The shoes I’ve stepped into will tell stories of how I’ve showed up and how I’ve done so with little expectation. But if God asks us to expect to reap at some point, why wouldn’t I expect the same from my friendships and relationships?  


So, while I learned to fill shoes that I didn’t ask for, shoes that I bought on discount and have turned into favorites, ones that cost me more than I would have expected, it’s the new pair I’m enjoying the most.

They’re not the shiny ones that everyone is mesmerized by and consequently blind to the reality that a couple of wears in they hurt more than they bring pleasure. These are canvas white and ready to get dirt on them. Together we aim to leave footprints in cement. 

It felt nice. For once, I was voluntarily deciding to step into myself and give myself the quiet I needed to take inventory of where my life was and where I wanted to go. New York City rolled off my tongue like it was home, my roots though were all over the states. You could find me in Austin, a big piece of my heart was in Chicago, the wind blew into me in Ohio, Florida gave me skies full of stars and pieces of a jigsaw puzzle that I was still a part of. That no one else would be able to fit into like I do.

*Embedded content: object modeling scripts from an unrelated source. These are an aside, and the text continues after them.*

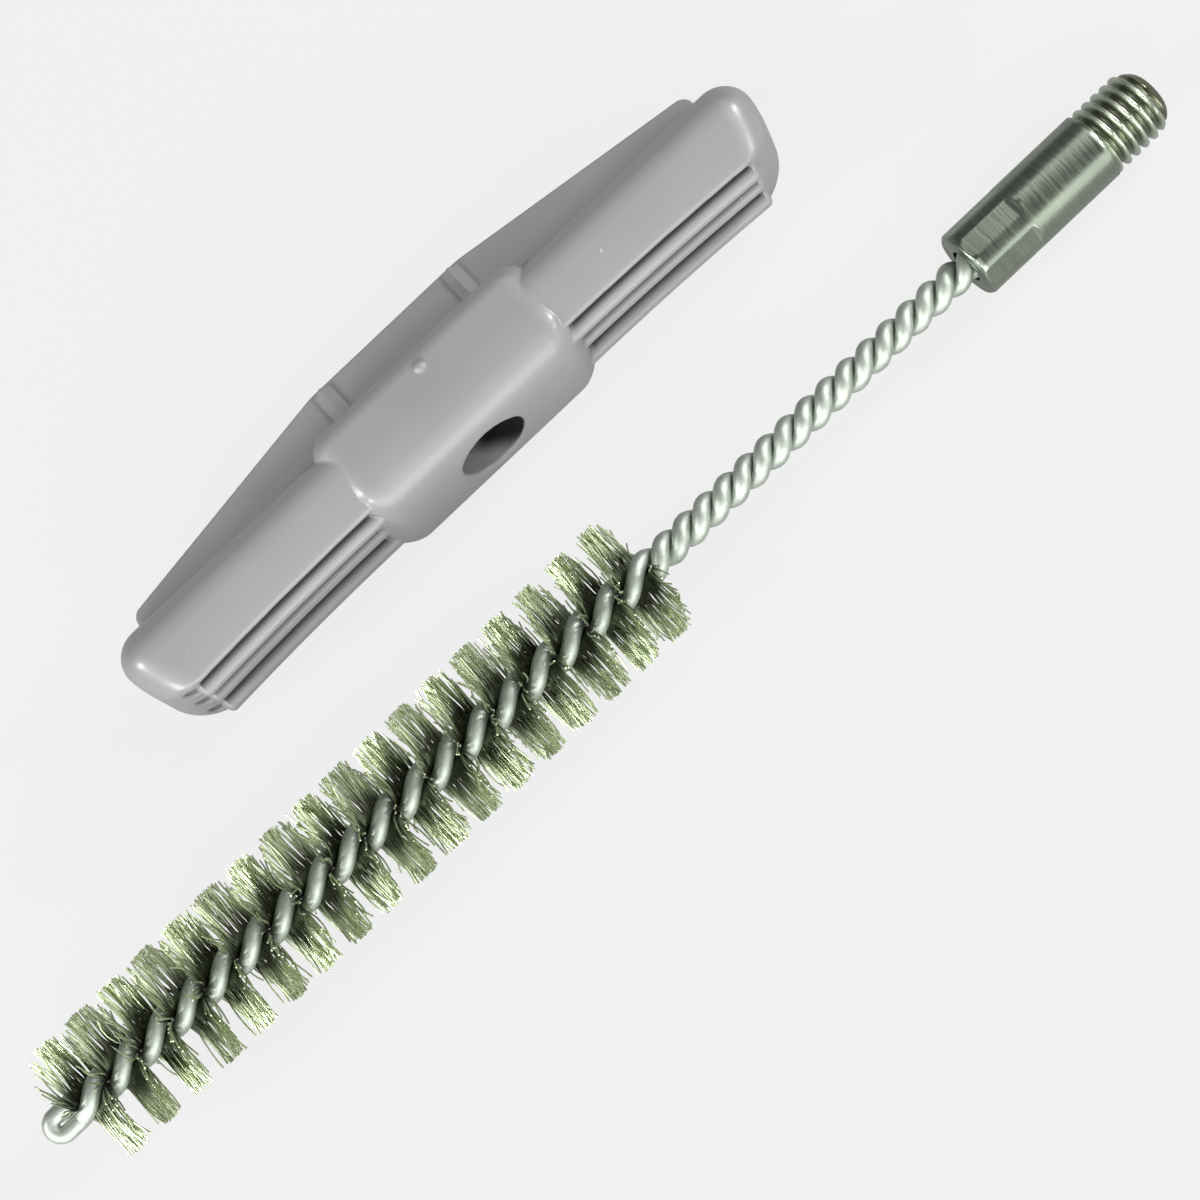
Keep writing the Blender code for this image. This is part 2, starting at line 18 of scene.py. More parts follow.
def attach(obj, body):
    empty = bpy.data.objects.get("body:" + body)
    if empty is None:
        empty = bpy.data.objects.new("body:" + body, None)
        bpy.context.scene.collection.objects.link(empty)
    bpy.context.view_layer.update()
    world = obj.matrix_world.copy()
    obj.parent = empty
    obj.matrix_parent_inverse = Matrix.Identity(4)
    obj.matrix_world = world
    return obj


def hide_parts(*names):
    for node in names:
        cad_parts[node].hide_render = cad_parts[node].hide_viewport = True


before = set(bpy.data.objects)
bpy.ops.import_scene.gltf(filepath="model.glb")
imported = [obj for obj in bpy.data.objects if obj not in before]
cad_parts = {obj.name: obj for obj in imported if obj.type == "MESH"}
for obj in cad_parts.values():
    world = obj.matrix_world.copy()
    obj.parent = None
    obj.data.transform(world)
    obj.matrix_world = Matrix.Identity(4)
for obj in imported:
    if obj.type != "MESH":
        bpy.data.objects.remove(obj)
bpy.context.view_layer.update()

MM = 0.001

# Handle hub, in the handle's own axes: the mouth is at y = 0 and z = 0 is the middle plane
MOUTH_Y = -8.05 * MM
HUB_LENGTH = 30.0 * MM
HUB_DEPTH = 12.1 * MM
HUB_THICKNESS = 15.4 * MM
HUB_FACE_HEIGHT = 12.6 * MM
HUB_NOSE_LENGTH = 6.2 * MM
HUB_BACK_ROUND = 2.6 * MM
HUB_END_ROUND = 3.4 * MM
HUB_EAR_ROUND = 3.2 * MM
HUB_EAR_Y = 10.3 * MM
HUB_CREST_Y = 3.0 * MM
HUB_CREST_RADIUS = 6.0 * MM
HUB_WAIST = 0.15 * MM
HUB_MOUTH_REACH = 1.3 * MM
HUB_NOSE_REACH = 3.4 * MM
HUB_REACH = 0.1 * MM

# Socket
SOCKET_RADIUS = 4.1 * MM
SOCKET_FLOOR = 2.1 * MM
SOCKET_CHAMFER = 0.3 * MM
SOCKET_PLAIN_LENGTH = 3.2 * MM
SOCKET_THREAD_DEPTH = 0.35 * MM
SOCKET_EDGE_REACH = 0.25 * MM

# Painted shade inside the socket, starting deeper in on its left side, and painted shade in the
# grooves between the ribs
SOCKET_SHADE_START = 0.2 * MM
SOCKET_SHADE_FULL = 3.3 * MM
SOCKET_SHADE_LEAN = 0.85
RIB_SHADE_START = 1.15 * MM
RIB_SHADE_FULL = 2.2 * MM
RIB_SHADE_SHARE = 0.92
RIB_SHADE_END_MARGIN = 5.4 * MM
RIB_SHADE_END_FADE = 0.1 * MM
RIB_SHADE_ROOF_MARGIN = 0.25 * MM
RIB_SHADE_ROOF_FADE = 0.3 * MM

# Gate mark on top of the hub
GATE_Y = 9.2 * MM
GATE_RADIUS = 0.7 * MM
GATE_HEIGHT = 0.4 * MM
GATE_REACH = 0.12 * MM

# Handle arms
HANDLE_LENGTH = 88.1 * MM
ARM_THICKNESS = 15.6 * MM
ARM_BACK = 11.25 * MM
ARM_BACK_ROUND = 5.2 * MM
ARM_SHOULDER_Y = 6.0 * MM
ARM_SHOULDER_TILT = math.radians(22.0)
ARM_SHOULDER_REACH = 2.0 * MM
ARM_FRONT = 1.9 * MM
ARM_FRONT_REACH = 0.5 * MM
ARM_ROOT_X = 11.0 * MM
ARM_END_ROUND = 3.7 * MM
ARM_END_CREST = 5.9 * MM
ARM_CREST_REACH = 2.4 * MM
ARM_END_SLANT = math.radians(28.0)
FINGER_HOLLOW = 1.1 * MM
ARM_END = HANDLE_LENGTH / 2

# Finger ribs and their pocket
POCKET_HEIGHT = 11.2 * MM
POCKET_DEPTH = 2.6 * MM
POCKET_END_MARGIN = 5.6 * MM
POCKET_ROUND = 0.5 * MM
POCKET_REACH = 0.25 * MM
RIB_COUNT = 3
RIB_WIDTH = 2.2 * MM
RIB_DEPTH = 2.0 * MM
RIB_PITCH = 3.9 * MM
RIB_PROUD = 1.15 * MM
RIB_END_MARGIN = 4.8 * MM
RIB_END_ROUND = 0.9 * MM
RIB_ROOT = 1.2 * MM
RIB_REACH = 0.2 * MM
MIDDLE_RIB_SETBACK = 0.35 * MM
NOTCH_X = -39.5 * MM
NOTCH_Y = 1.5 * MM
NOTCH_REACHES = (1.3 * MM, 1.6 * MM, 0.95 * MM)
NOTCH_SOFT_REACH = 0.3 * MM

# Web and its beads
WEB_THICKNESS = 2.4 * MM
WEB_HUB_RISE = 5.8 * MM
WEB_END_RISE = 2.45 * MM
WEB_FLAT_LENGTH = 20.8 * MM
WEB_END_MARGIN = 4.3 * MM
WEB_END_ROUND = 1.2 * MM
WEB_KNEE_REACH = 0.12 * MM
WEB_EDGE_ROUND = 0.25 * MM
WEB_ROOT = 2.5 * MM
WEB_REACH = 0.35 * MM
WEB_CROWN = HUB_DEPTH + WEB_HUB_RISE
BEAD_WIDTH = 1.95 * MM
BEAD_SPACING = 18.4 * MM
BEAD_SETBACK = 0.35 * MM
BEAD_EDGE_ROUND = 0.15 * MM
BEAD_REACH = 0.2 * MM

# Even skin over the moulded form
SKIN_CELL = 0.2 * MM
SKIN_MARGIN = 0.5 * MM
SETTLE_ROUNDS = 3
SETTLE_STEP = 0.002 * MM

# Brush envelope and where it lies
BRISTLE_RADIUS = 7.3 * MM
BRUSH_LOOP_X = -80.55 * MM
BRUSH_LOOP_SET_OFF = 22.2 * MM
BRUSH_TURN = math.radians(1.0)

# Edges of the brush's pieces that turn by more than this stay crisp
CRISP_EDGE_ANGLE = math.radians(50)

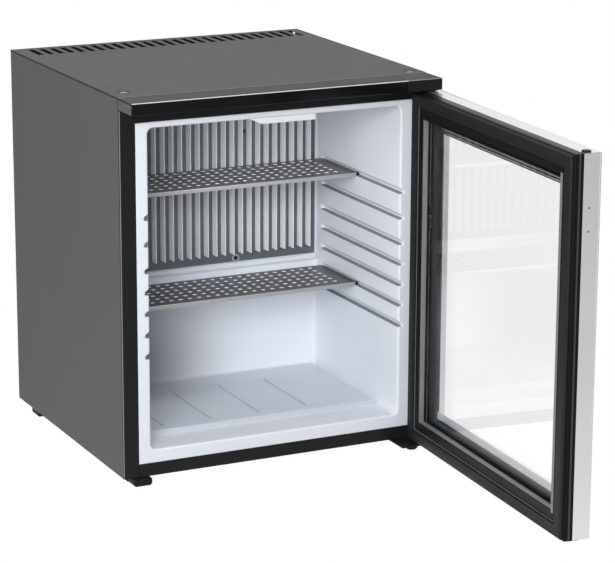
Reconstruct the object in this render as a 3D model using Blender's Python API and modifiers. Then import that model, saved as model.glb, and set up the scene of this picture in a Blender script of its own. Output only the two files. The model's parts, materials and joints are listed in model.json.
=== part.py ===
"""A glass-door minibar fridge of about 60 litres, cooled by an absorption unit behind its back wall.

Lengths are in metres. X runs to the right, Y to the back and Z up. While it is modelled, the front frame's
face lies at Y = 0, the middle of the width at X = 0 and the floor at Z = 0. The door is modelled shut and
then swung open on its hinge, and at the end the whole part is centred over its origin.
"""

import math

import bmesh
import bpy
from mathutils import Matrix

# Cabinet
WIDTH = 0.490
DEPTH = 0.446
HEIGHT = 0.575
FOOT_HEIGHT = 0.013
SHEET = 0.001
GAP = 0.0003
SIDE_FLANGE = 0.015
SKIRT_HEIGHT = 0.012
BAY_DEPTH = 0.121
BACK_WALL = 0.042

# Black front frame of two stiles and two rails
FRAME_DEPTH = 0.005
STILE_WIDTH = 0.024
BOTTOM_RAIL_HEIGHT = 0.0193
TOP_RAIL_HEIGHT = 0.0201

# Top front trim
TRIM_HEIGHT = 0.0173
TRIM_REACH = 0.047
TRIM_WALL = 0.002
FASCIA_THICKNESS = 0.0017
HINGE_COVER_WIDTH = 0.057

# Vent slots in the top cover
SLOT_PITCH = 0.017
SLOT_WIDTH = 0.010
SLOT_LENGTH = 0.054
SLOT_REAR_RIM = 0.009
SLOT_LEFT_MARGIN = 0.023
SLOT_RIGHT_MARGIN = 0.0145

# Small oblong caps in the top cover
CAP_LENGTH = 0.022
CAP_WIDTH = 0.009
CAP_THICKNESS = 0.0008
LEFT_CAP_INSET = 0.026
LEFT_CAP_Y = 0.048
RIGHT_CAP_INSET = 0.017
RIGHT_CAP_Y = 0.026

# Moulded liner
LINER_SIDE_MARGIN = 0.0189
LINER_BOTTOM_MARGIN = 0.020
LINER_TOP_MARGIN = 0.0091
LINER_WALL = 0.002
LINER_CORNER = 0.009
LINER_EDGE = 0.003
LINER_BACK_FILLET = 0.006
PLATFORM_RISE = 0.0077
PLATFORM_FRONT = 0.060
PLATFORM_SIDE_GAP = 0.0036
DRAIN_GROOVE_PITCH = 0.079
DRAIN_GROOVE_FIRST = -0.151
DRAIN_GROOVE_COUNT = 4
DRAIN_GROOVE_WIDTH = 0.0025
DRAIN_GROOVE_DEPTH = 0.0008
DRAIN_GROOVE_FRONT = 0.080
DRAIN_GROOVE_LENGTH = 0.155

# Shelf grooves in the liner's side walls
GROOVE_HEIGHT = 0.009
GROOVE_DEPTH = 0.006
GROOVE_END_GAP = 0.0187
LOWEST_GROOVE_RISE = 0.1417
GROOVE_PITCH = 0.0318
UPPER_GROOVE_PITCH = 0.0391
LOWER_GROOVE_COUNT = 5
UPPER_GROOVE_COUNT = 2
LOWER_SHELF_GROOVE = 1
UPPER_SHELF_GROOVE = 6

# Perforated shelves
SHELF_DEPTH = 0.1210
SHELF_SIDE_HEIGHT = 0.0044
SHELF_FRONT_LIP = 0.0065
SHELF_REAR_LIP = 0.004
SHELF_SIDE_CLEARANCE = 0.002
SHELF_LIP_INSET = 0.003
SHELF_NOTCH = 0.004
SHELF_HOLE = 0.0068
SHELF_HOLE_SIDES = 5
SHELF_HOLE_PITCH_X = 0.0153
SHELF_HOLE_PITCH_Y = 0.0176
SHELF_HOLE_SIDE_MARGIN = 0.023
SHELF_HOLE_REAR_MARGIN = 0.012
SHELF_FIRST_ROW = 0.019

# Finned evaporator
EVAPORATOR_SIDE_GAP = 0.0041
EVAPORATOR_TOP_GAP = 0.0085
EVAPORATOR_HEIGHT = 0.277
EVAPORATOR_PLATE = 0.002
EVAPORATOR_PAD = 0.001
EVAPORATOR_PAD_SIDE_MARGIN = 0.028
EVAPORATOR_PAD_MARGIN = 0.030
FIN_RISE = 0.015
FIN_SIDE_MARGIN = 0.0148
FIN_PITCH = 0.01465
FIN_THICKNESS = 0.0016
FIN_DEPTH = 0.015
FIN_ROOT = 0.0005
EVAPORATOR_SCREW_GAP = 5
EVAPORATOR_SCREW_DROP = 0.070
EVAPORATOR_SCREW_HEAD = 0.0042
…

I drew crisscrosses on maps until the only point that mattered was the dot that found me exactly where I was — in the middle of New York City, figuring out what my values were and how to hold myself, and the adults in my life, to those standards. Because I want to be a good woman. The journals, the dogeared pages in books, the text message soliloquies, they all prove that above all else, in seasons that are hard and trying, where finding God feels like looking for a needle in a hay sack, I just want to be a good woman. 

I want to know that I'm anchored in something that's bigger than myself. I want to feel my humanity deep in my bones, to understand that my ego has no place in humbling moments, in relationships, in the mirror. I want daily reminders that I'm in the process, and will forever be, because growth isn't only necessary in your career. If you're not challenging yourself to grow in positive ways as a person, you're selling yourself short of grace and unconditional love and people staying for who you are and not just what you do. 

The fear, it will always scream that staying the same would hurt less. It's comfortable, and gives off a false sense of anchoring. Dealing with feelings we define as opposite of happy, untangling trauma, leaning into hurt...all of it is uncomfortable, but necessary. Because what's the alternative? Always running from yourself and being too scared to sit in your own mind? That sounds sustainable but looks like broken relationships, skewed perceptions of reality, having no one who will pass the NyQuil when you're buried under four blankets. It looks like lines on the back of palms that you know not to touch, rhetoric that you create for yourself to avoid stepping on landmines. It's walking on eggshells. Within boundaries. Without values. Forever. 

Your core knows better. It yells back at the fear, that it's lying.  That it did hurt more to stay the same, it would mean more punches in the same spot, it would mean less growth. For me, it would mean taking a step off the path of being a good woman. 

Standing at crossroads, you volley all the scenarios in your mind of ways you won’t have to show up for yourself. Miracles. Jesus Christ himself coming down to rid you of the responsibility of being the frontline for your values. 

But, you’ve looked into sets of eyes before that housed everything from regret to an emptiness and disassociation that made you want to throw up — you don’t want those to be the eyes that look back at you in the mirror.


So, you send texts and write lists and give yourself clear sentences that when lined up together add up to a boundary. You look at your shoes, how they’re covered in salt and have maneuvered over New York City corners just fine, and you remind yourself that moments are slippery, but not impossible. If you know your true north, what centers you, moments are slippery, but not impossible.

You think back to your friend’s white board, how every time you settle into one of the comfy chairs in her office and look up, you’re met with words like “purpose” and “principles” and how “standing in line with your integrity” has been the catchphrase you associate with her since the minute you met.

On cold days, you’ve wrapped your coat around yourself a little tighter, a tangible reminder that you will always be able to keep yourself safe, that this shouldn’t be a question sitting on your mind. You’re capable of providing safe spaces. These values, they help you do that.

There will always be someone wanting to push the truth to fit their own reality, your job isn’t to convince them to not be blinded or even to see life through the same values you do, it’s to know that you always have the right to uninvite people from your life, to walk through doors when reality turns into a playdoh set. If it’s malleable to each person’s will, it has stopped being reality. Facts are facts and values are truths you don’t have to compromise on.

“We don’t do that here.”

It’s not a reprimand of how anyone else is deciding to live their life, it’s the adult response to knowing that you are in fact the compilation of the people you most surround yourself with. You get to determine the culture of your life, the way a brand determines the culture of their company.

I like the words that describe my people, my culture — rooted, givers of unconditional love, grace giving, funny, present, loyal, mine.

To the rest, we just don’t do that here. In the meantime, I'm putting one foot in front of the other on the "change now" path. I want to be a good woman.